There are few published studies on the outcomes of the use of bioabsorbable antibiotic-impregnated CAS beads in the neuropathic foot. A case report[12] of incision and drainage for forefoot osteomyelitis with packing of the wound with vancomycin- and gentamicin-impregnated CAS beads found the ulcer healed in 4 months. A 12-patient case series[13] concluded CAS beads to be effective in the treatment of calcaneal osteomyelitis when combined with hydroxyapatite, with a mean time to healing of 4 months. In addition, a large case series[14] of 337 patients with lower extremity osteomyelitis treated over a 5-year period found success with CAS beads in treating osteomyelitis in which 86% of patients ultimately healed; however, the time to healing was not reported. A study[15] of 20 patients with forefoot ulcers undergoing treatment with vancomycin- and gentamicin-impregnated CAS beads reported a median healing time of 5 weeks.

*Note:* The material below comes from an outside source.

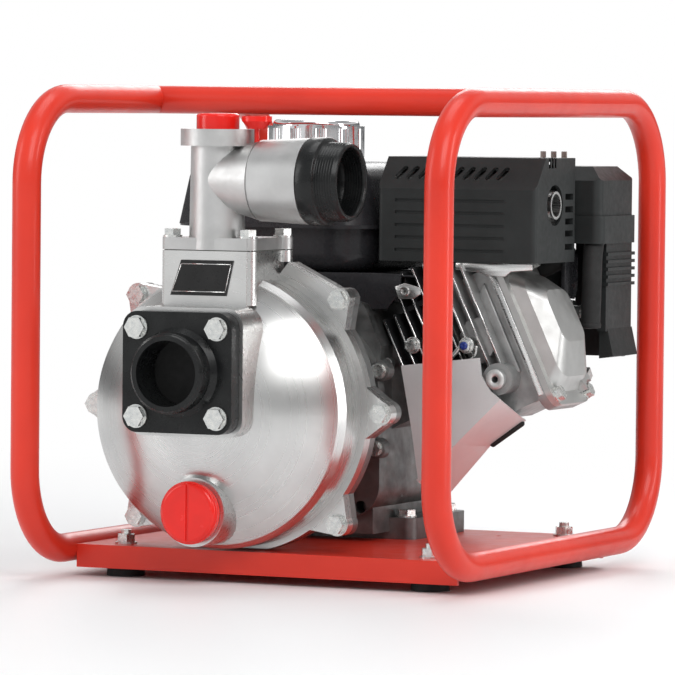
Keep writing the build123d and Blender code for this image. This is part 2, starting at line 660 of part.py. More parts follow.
def flywheel():
    solid = turned([(12, 340), (22, 340), (30, 346), (70, 346), (74, 350), (74, 366), (12, 366)])
    for i in range(16):
        vane = Box(14, 8, 2.4)
        solid += Pos(PUMP_X, back(370), CRANK_Z) * Rot(0, i * 22.5, 0) * Pos(60, 0, 0) * vane
    return solid


def piston():
    place = cyl_frame(116, 0, CYL_BACK)
    body = place * (Cylinder(29.95, 42) - Pos(0, 0, -5) * Cylinder(25, 34))
    return body + place * Pos(0, 0, -4) * Rot(90, 0, 0) * Cylinder(7, 56)


def fan_housing():
    """Blower housing: round around the flywheel, with a duct up to the cylinder."""
    wall = 3.0
    solid = fan_outline(0, FAN_FRONT, FAN_REAR) - fan_outline(wall, FAN_FRONT + wall, FAN_REAR - wall)
    solid -= rod_y(PUMP_X, CRANK_Z, FAN_FRONT - 5, FAN_FRONT + 5, 30)
    return solid - rod_y(PUMP_X, CRANK_Z, FAN_REAR - 5, FAN_REAR + 5, 60)


def fan_outline(inset, b0, b1):
    top = 226 - CRANK_Z - inset
    outline = Circle(FAN_R - inset) + Pos(4, top / 2) * Rectangle(132 - 2 * inset, top)
    return Pos(PUMP_X, back(b1), CRANK_Z) * Rot(90, 0, 0) * extrude(outline, b1 - b0)


def recoil_cover():
    """Pull-starter cover with air slots and the rope's exit at the upper left."""
    solid = turned([(0, FAN_REAR), (RECOIL_R + 6, FAN_REAR), (RECOIL_R + 6, FAN_REAR + 3), (RECOIL_R,
                                                                                            FAN_REAR + 4),
                    (RECOIL_R - 4, RECOIL_REAR - 5), (RECOIL_R - 12, RECOIL_REAR), (0, RECOIL_REAR)])
    solid -= turned([(0, FAN_REAR - 1), (RECOIL_R - 4, FAN_REAR - 1), (RECOIL_R - 10, RECOIL_REAR - 4),
                     (0, RECOIL_REAR - 4)])
    for i in range(18):
        slot = Pos(44, 0, 0) * SlotOverall(22, 5)
        cut = extrude(slot, 8)
        solid -= Pos(PUMP_X, back(RECOIL_REAR + 3), CRANK_Z) * Rot(90, 0, 0) * Rot(0, 0, i * 20 + 10) * cut
    solid += rod_y(PUMP_X, CRANK_Z, RECOIL_REAR - 13, RECOIL_REAR - 3, 5.0)
    return solid - grip_frame() * Pos(0, 0, -8) * Cylinder(3.5, 28)


def recoil_pulley():
    solid = turned([(5 + RUNNING, 399), (30, 399), (30, 400.5), (26, 402.5), (30, 404.5), (30, 406),
                    (5 + RUNNING, 406)])
    return solid


def grip_frame():
    """Where the starter rope leaves: upper left of the cover, pulling up and outwards."""
    return Pos(PUMP_X - 54.0, back(406.5), CRANK_Z + 54.0) * Rot(0, -45, 0)


def recoil_grip():
    bar = Pos(0, 0, 13) * Rot(0, 90, 0) * Cylinder(7.0, 28)
    stem = Pos(0, 0, 5) * Cone(3.4, 7, 8)
    rope = Pos(0, 0, -4) * Cylinder(2.2, 16)
    return grip_frame() * Pos(0, 0, 6) * (bar + stem + rope)


def muffler():
    can = block(36, 148, 224, 288, 254, 318)
    can = fillet(can.edges().filter_by(Axis.X), 16)
    can -= block(38, 146, 240, 272, 270, 302)
    can += rod_x(254, 291, 147, 161, 11)
    can -= rod_x(254, 291, 143, 162, 9)
    return can + block(78, 106, 250, 270, 236, 256)


def muffler_guard():
    """Black shell over the muffler: ribbed front, slanted vent strip, slotted end with the outlet."""
    outer = Polyline((back(215), 246), (back(215), 303), (back(235), 328), (back(298), 328), (back(298), 246),
                     close=True)
    inner = Polyline((back(218), 240), (back(218), 302), (back(236.5), 325), (back(301), 325),
                     (back(301), 240),
                     close=True)
    solid = Pos(25, 0, 0) * extrude(Plane.YZ * make_face(outer), 135)
    solid = fillet(solid.edges().filter_by(Axis.Z), 4)
    solid -= Pos(28, 0, 0) * extrude(Plane.YZ * make_face(inner), 129)
    for z in (255, 265, 274.6, 284.5, 294):
        solid -= block(40, 133, 214, 216.2, z - 1.2, z + 1.2)
    for i in range(10):
        x = 41 + i * 9.65
        slot = extrude(SlotOverall(14, 5), 12, both=True)
        tilt = Pos(x, back(225), 315.5) * Rot(51, 0, 0) * Rot(0, 0, 62) * slot
        solid -= tilt
    solid -= rod_x(254, 291, 150, 170, 16)
    for z in (258, 268.5, 278, 287.5, 297.5):
        solid -= block(150, 170, 275, 291, z - 2.4, z + 2.4)
    for i in range(6):
        bar = Pos(139 + i * 3.3, back(262), 326) * Rot(0, 0, 30) * Box(1.7, 50, 12)
        solid -= bar
    return solid


def shell_box(x0, x1, b0, b1, z0, z1, top_chamfer, side_radius, wall):
    """Moulded box open below, with chamfered top edges."""
    outer = block(x0, x1, b0, b1, z0, z1)
    outer = chamfer(outer.edges().group_by(Axis.Z)[-1], top_chamfer)
    outer = fillet(outer.edges().filter_by(Axis.Z), side_radius)
    inner = block(x0 + wall, x1 - wall, b0 + wall, b1 - wall, z0 - 1, z1 - wall)
    return outer - chamfer(inner.edges().group_by(Axis.Z)[-1], top_chamfer)


def air_cleaner_cover():
    cover = shell_box(92, 175, 311, 384, 282, 321, 11, 7, 2.5)
    return cover - rod_z(133, 347, 300, 330, 4.1)


def air_cleaner_base():
    tray = block(90, 177, 309, 386, 260, 282)
    tray = fillet(tray.edges().filter_by(Axis.Z), 8)
    tray -= block(94, 173, 313, 382, 263, 283)
    tray += rod_z(133, 347, 262, 318, 4.0)
    return tray - rod_z(CARB_X, 368, 255, 265, 12.6)


def filter_element():
    sleeve = block(100, 167, 319, 376, 263.4, 308)
    sleeve = fillet(sleeve.edges().filter_by(Axis.Z), 14)
    return sleeve - block(114, 153, 333, 362, 263, 309)


def intake_elbow():
    """Black pipe from the carburettor's mouth up into the air cleaner."""
    tube = rod_y(CARB_X, CARB_Z, 343, 368, 15) + rod_z(CARB_X, 368, CARB_Z, 262.5, 12.5)
    tube += Pos(CARB_X, back(368), CARB_Z) * Sphere(15)
    tube -= rod_z(CARB_X, 368, CARB_Z, 270, 10)
    return tube - rod_y(CARB_X, CARB_Z, 340, 368, 10)


def carburettor():
    body = block(97, 146, 309, 340, 179, 214)
    body = fillet(body.edges().filter_by(Axis.Y), 6)
    body += rod_z(122, 324, 157, 181, 17)
    body += rod_y(CARB_X, CARB_Z, 299.2, 343, 14)
    body += rod_x(*CHOKE_PIVOT, 140, 152, 5) + rod_x(*CHOKE_PIVOT, 150, 155.2, 2)
    body += rod_x(*FUEL_PIVOT, 132, 152, 5.3) + rod_x(*FUEL_PIVOT, 150, 155.2, 2)
    return body - rod_y(CARB_X, CARB_Z, 295, 350, 9)


def side_panel():
    """Ribbed black panel that hangs below the air cleaner and flares at its foot."""
    panel = block(166, 173, 330, 384, 190, 260)
    for i in range(5):
        panel += block(165, 175, 329, 386, 226 + i * 6, 228.6 + i * 6)
    flare = Polyline((166, 192), (173, 192), (178, 170), (166, 168), close=True)
    panel += Pos(0, back(334), 0) * extrude(Plane.XZ * make_face(flare), -52)
    panel += block(126, 168, 380, 384, 168, 260)
    return panel


def fuel_tank():
    lower = fillet(block(-150, 16, 208, 388, 236, 272).edges().filter_by(Axis.Z), 34)
    lower = fillet(lower.edges().group_by(Axis.Z)[0], 14)
    outline = Pos(-69, back(298), 272) * RectangleRounded(174, 186, 30)
    upper = extrude(outline, 50, taper=TANK_DRAFT)
    upper = fillet(upper.edges().group_by(Axis.Z)[-1], 16)
    seam = fillet(block(-157, 23, 201, 395, 270.6, 273.4).edges().filter_by(Axis.Z), 40)
    solid = lower + upper + seam + rod_z(CAP_X, CAP_BACK, 315, 326, 30)
    cavity = fillet(block(-144, 10, 214, 382, 239, 272).edges().filter_by(Axis.Z), 28)
    cavity += extrude(Pos(-69, back(298), 271.9) * RectangleRounded(166, 178, 26), 46, taper=TANK_DRAFT)
    solid -= cavity
    return solid - rod_z(CAP_X, CAP_BACK, 300, 330, 24)


def fuel_cap():
    """Plated cap with a scalloped skirt."""
    cap = rod_z(CAP_X, CAP_BACK, 326.4, 351, 39)
    for i in range(12):
        angle = radians(i * 30)
        notch = Pos(CAP_X + 43 * cos(angle), back(CAP_BACK) + 43 * sin(angle), 337) * Cylinder(6.5, 24)
        cap -= notch
    crown = rod_z(CAP_X, CAP_BACK, 349, 356, 35)
    crown = fillet(crown.edges().group_by(Axis.Z)[-1], 4)
    cap = cap + crown + rod_z(CAP_X, CAP_BACK, 312, 327, 23.6)
    return cap - rod_z(CAP_X, CAP_BACK, 310, 345, 20)


def ignition_lead():
    """High-tension lead from the plug cap back to the coil inside the blower housing."""
    start = (spark_place() * Pos(0, 7.6, 57)).position
    path = FilletPolyline((start.X, start.Y, start.Z), (start.X, back(345), start.Z), (100, back(348), 240),
                          (62, back(352), 219), (35.2, back(352), 214), radius=[16, 100, 72])
    return sweep(Plane(path @ 0, z_dir=path % 0) * Circle(2.5), path)


def lever(axis_x, b, z, reach, angle):
    """Flat lever on a pivot along X, with a tab at its end."""
    arm = extrude(SlotCenterToCenter(reach, 9), 2.4)
    arm -= Pos(-reach / 2, 0, 0) * Cylinder(2.0 + RUNNING, 10)
    tab = Pos(reach / 2, 0, 4) * Box(9, 7, 6)
    return Pos(axis_x, back(b), z) * Rot(0, 90, 0) * Rot(0, 0, angle) * Pos(reach / 2, 0, 0) * (arm + tab)


def choke_lever():
    return lever(152.4, *CHOKE_PIVOT, 26, 140)


def fuel_lever():
    return lever(152.4, *FUEL_PIVOT, 22, 40)


def engine_switch():
    disc = rod_y(22, 211, FAN_REAR + 0.3, FAN_REAR + 7, 9)
    return disc + block(20, 24, FAN_REAR + 6, FAN_REAR + 12, 203, 219)


def dipstick_axis():
    return Pos(-112, back(262), 62) * Rot(0, -60, 0)


def oil_dipstick():
    head = Pos(0, 0, 12) * Cylinder(13, 8)
    neck = Pos(0, 0, 2) * Cylinder(9.0, 14)
    return dipstick_axis() * (head + neck + Pos(0, 0, -14) * Cylinder(2.5, 26))


def engine_bolts():
    bolts = []
    for x, b in ENGINE_BOLTS:
        bolts.append(Pos(x, back(b), PLATE_TOP + 17) * hex_bolt(13.0, 6.0, 4.0, 24))
    return group(bolts)


PARTS = {
    "left_hoop": lambda: hoop(-1),
    "right_hoop": lambda: hoop(1),
    "cross_tube": cross_tube,
    "base_plate": base_plate,
    "rubber_feet": rubber_feet,
    "foot_bolts": foot_bolts,
    "pump_casing": pump_casing,
    "casing_adapter": casing_adapter,
    "casing_o_ring": casing_o_ring,
    "casing_bolts": casing_bolts,
    "suction_gasket": suction_gasket,
    "suction_flange": suction_flange,
    "suction_bolts": suction_bolts,
    "check_flap": check_flap,
    "drain_plug": drain_plug,
    "name_badge": badge,
    "riser_gasket": riser_gasket,
    "riser_elbow": riser_elbow,
    "riser_bolts": riser_bolts,
    "discharge_nipple": discharge_nipple,
    "filler_cap": filler_cap,
    "vent_knob": vent_knob,
    "volute_insert": volute_insert,
    "impeller": impeller,
    "seal_seat": seal_seat,
    "seal_ring": seal_ring,
    "adapter_bolts": adapter_bolts,
    "crankcase": crankcase,
    "side_cover": side_cover,
    "engine_cover_bolts": engine_cover_bolts,
    "cylinder": cylinder,
    "head_gasket": head_gasket,
    "cylinder_head": cylinder_head,
    "valve_cover": valve_cover,
    "cylinder_shroud": cylinder_shroud,
    "spark_plug": spark_plug,
    "plug_cap": plug_cap,
    "ignition_lead": ignition_lead,
    "crankshaft": crankshaft,
    "flywheel": flywheel,
    "piston": piston,
    "fan_housing": fan_housing,
    "recoil_cover": recoil_cover,
    "recoil_pulley": recoil_pulley,
    "recoil_grip": recoil_grip,
    "muffler": muffler,
    "muffler_guard": muffler_guard,
    "air_cleaner_cover": air_cleaner_cover,
    "air_cleaner_base": air_cleaner_base,
    "filter_element": filter_element,
    "intake_elbow": intake_elbow,
    "carburettor": carburettor,
    "side_panel": side_panel,
    "fuel_tank": fuel_tank,
    "fuel_cap": fuel_cap,
    "choke_lever": choke_lever,
    "fuel_lever": fuel_lever,
    "engine_switch": engine_switch,
    "oil_dipstick": oil_dipstick,
    "engine_bolts": engine_bolts,
}

os.makedirs("parts", exist_ok=True)
for part_name, make in PARTS.items():
    save(part_name, make())
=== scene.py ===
import json
from math import cos, pi, radians, sin

import bmesh
import bpy
from mathutils import Matrix, Vector


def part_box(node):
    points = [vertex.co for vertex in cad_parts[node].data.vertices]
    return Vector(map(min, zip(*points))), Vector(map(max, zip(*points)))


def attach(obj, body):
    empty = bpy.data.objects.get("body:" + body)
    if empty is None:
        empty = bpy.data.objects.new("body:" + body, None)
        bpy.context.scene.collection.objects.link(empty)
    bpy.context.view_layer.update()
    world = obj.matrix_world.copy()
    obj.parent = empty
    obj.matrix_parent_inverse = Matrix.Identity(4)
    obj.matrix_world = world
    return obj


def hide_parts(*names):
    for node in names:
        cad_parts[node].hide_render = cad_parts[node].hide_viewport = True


# Looks of the gas engine trash pump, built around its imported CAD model.
# Metres, +Z up, -Y towards the suction mouth, +X towards the discharge mouth.

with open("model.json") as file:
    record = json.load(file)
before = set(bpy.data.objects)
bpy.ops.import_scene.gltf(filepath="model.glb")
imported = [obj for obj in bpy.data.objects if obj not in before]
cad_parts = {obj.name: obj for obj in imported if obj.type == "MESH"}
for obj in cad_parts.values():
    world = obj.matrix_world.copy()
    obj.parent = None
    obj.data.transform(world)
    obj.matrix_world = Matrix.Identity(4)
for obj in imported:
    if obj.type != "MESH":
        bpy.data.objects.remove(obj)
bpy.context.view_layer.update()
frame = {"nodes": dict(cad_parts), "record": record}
NODES = frame["nodes"]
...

In a comparative case series[16] of 60 patients with transmetatarsal amputation for diabetic forefoot ulcers that failed nonoperative management, the use of tobramycin-impregnated CAS beads showed no difference in length of stay, time to a dry wound, or time to healing when compared with amputation alone. Further, a study[17] of 46 patients illustrated an improved average healing time for CAS beads (4 months) when compared with gentamicin-impregnated PMMA beads (6 months).

A literature search revealed no study directly comparing the outcomes of the use of CAS in osteomyelitis of the foot in neuropathic ulcers when compared with surgical debridement (SD; excluding amputation); antibiotic-impregnated CAS beads have not been proven more effective than surgical debridement. A local audit within the Trauma and Orthopaedic Surgery Division of Nottingham University Hospitals NHS Trust (Nottingham, UK) demonstrated that patients treated with amputation for foot ulcers all healed within 2 weeks and had amputations through healthy tissue far from the ulcer that grew no organism on microbiological culture. Surgical wounds unable to close surgically by definition take longer to heal as they must do so by granulation; thus, they were the subject of the present study.

This study aims to determine if antibiotic-impregnated CAS beads improved the healing of neuropathic foot ulcers with proven osteomyelitis undergoing concurrent SD when compared with SD alone.